Soon after buying a three-story, woodwork-laden Victorian townhouse, a couple with two young kids contracted with Brooklyn-based interior designer Linda Cava to help them pull together the parlor floor’s decor.
As many young families do, they were looking for a home that was “durable, practical and comfortable, and we went with darker fabric colors for that reason,” said the designer, who worked for seven years at a high-end NYC architecture firm before starting her own business in 2013. At the same time, they wanted the look to be somewhat sophisticated for entertaining, and the word “playful” came up more than once.
Cava’s scope of work included prepping and painting the family’s duplex (they rent out the garden floor), refinishing the existing wood floors and placing the furnishings her clients had brought along with them from their previous home, as well as shopping for new furniture, lighting and accessories.
She also upgraded the existing kitchen and replaced tile work on two original fireplaces, along with a new mirror above the dining room mantel.
Perhaps the most fun aspect of the project was the dining room, where Cava chose an exuberant “garden green” for the walls and striking peacock wallpaper to line an existing built-in china cabinet. “We were actually considering the paper for all four walls,” Cava recalled, but in the end, her clients went the more conservative route.
The house’s vintage woodwork, comprising door and window casings, cabinetry, an intact staircase and “gingerbread” room dividers, “is beautiful, but we steered away from adding more wood pieces,” Cava said. “That would be overpowering.”
Cava chose a modern smoked-glass light fixture from Timothy Oulton for the front entry foyer to contrast with all the turn-of-the-century woodwork. “Antique lights made the place feel not like a young couple lived there, so we went dramatically modern with light fixtures,” Cava said.

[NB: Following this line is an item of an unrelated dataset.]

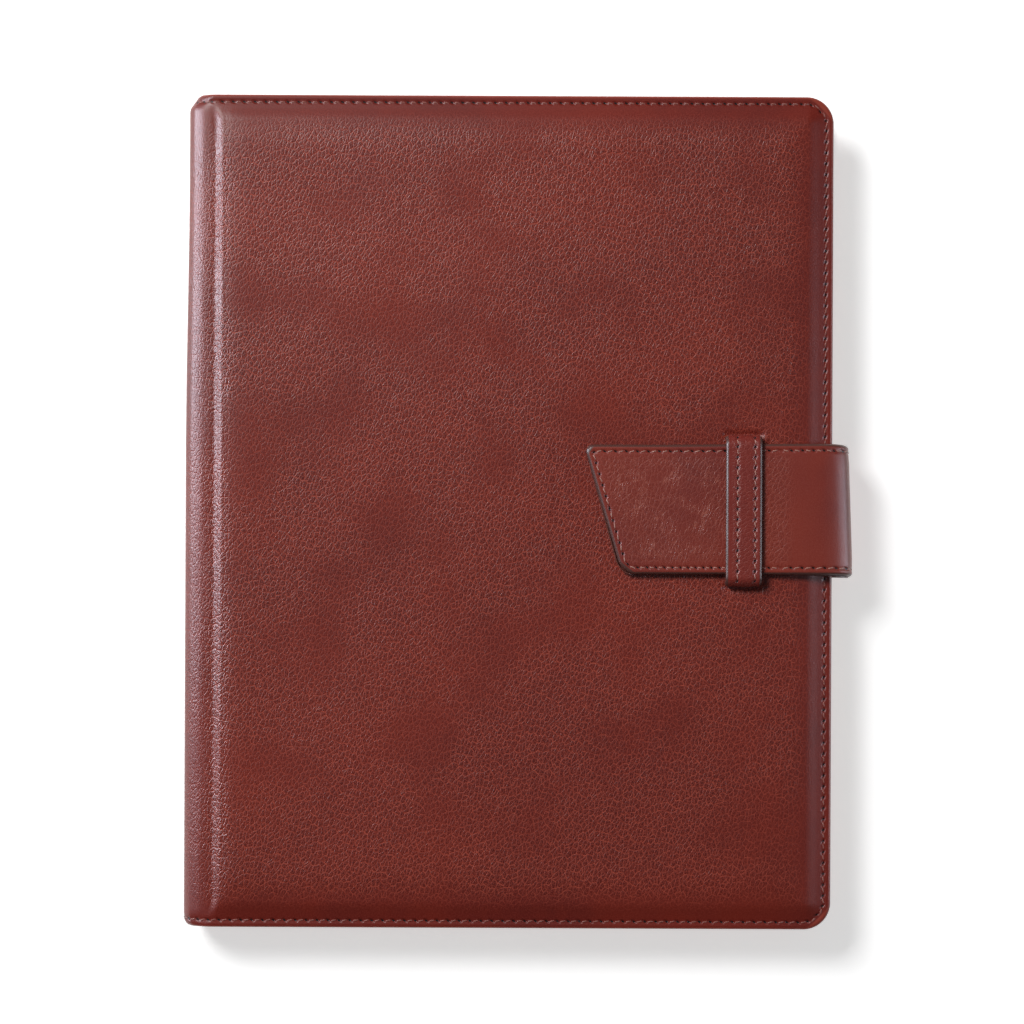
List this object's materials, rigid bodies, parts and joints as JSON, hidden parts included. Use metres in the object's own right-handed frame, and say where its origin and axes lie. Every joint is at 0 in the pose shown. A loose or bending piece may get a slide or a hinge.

The stairwell is lined with framed artwork by the homeowners’ children.
A leather and steel ottoman and two velvet swivel chairs from Room and Board, along with a Caviar chandelier from Arteriors, furnish the front parlor.
The contemporary sofa, also from Room and Board, is as large as would fit in the 14-foot-wide room.
The floors had been whitewashed, Cava said, which “just did not go.” She had them refinished and stained English Chestnut from Minwax. The wall color is Revere Pewter from Benjamin Moore, a warm white.
The stained glass window in the dining room at the rear of the parlor floor was existing, though not, Cava said, original to the house. Because of the south-facing window, she said, “The room has good light and could handle that strong color” (which is Benjamin Moore’s Lehigh Green, or what Cava called “garden green”).
The table and chairs are family heirlooms.
Cava upgraded the shelving within the dining room’s built-in china cabinet and papered the back of it with peacock feather-patterned paper from Osborne & Little.
The modern metal chandelier came from Restoration Hardware.
Cava freshened up the kitchen with a new backsplash from Tile Bar and new cabinet hardware and lighting from Rejuvenation.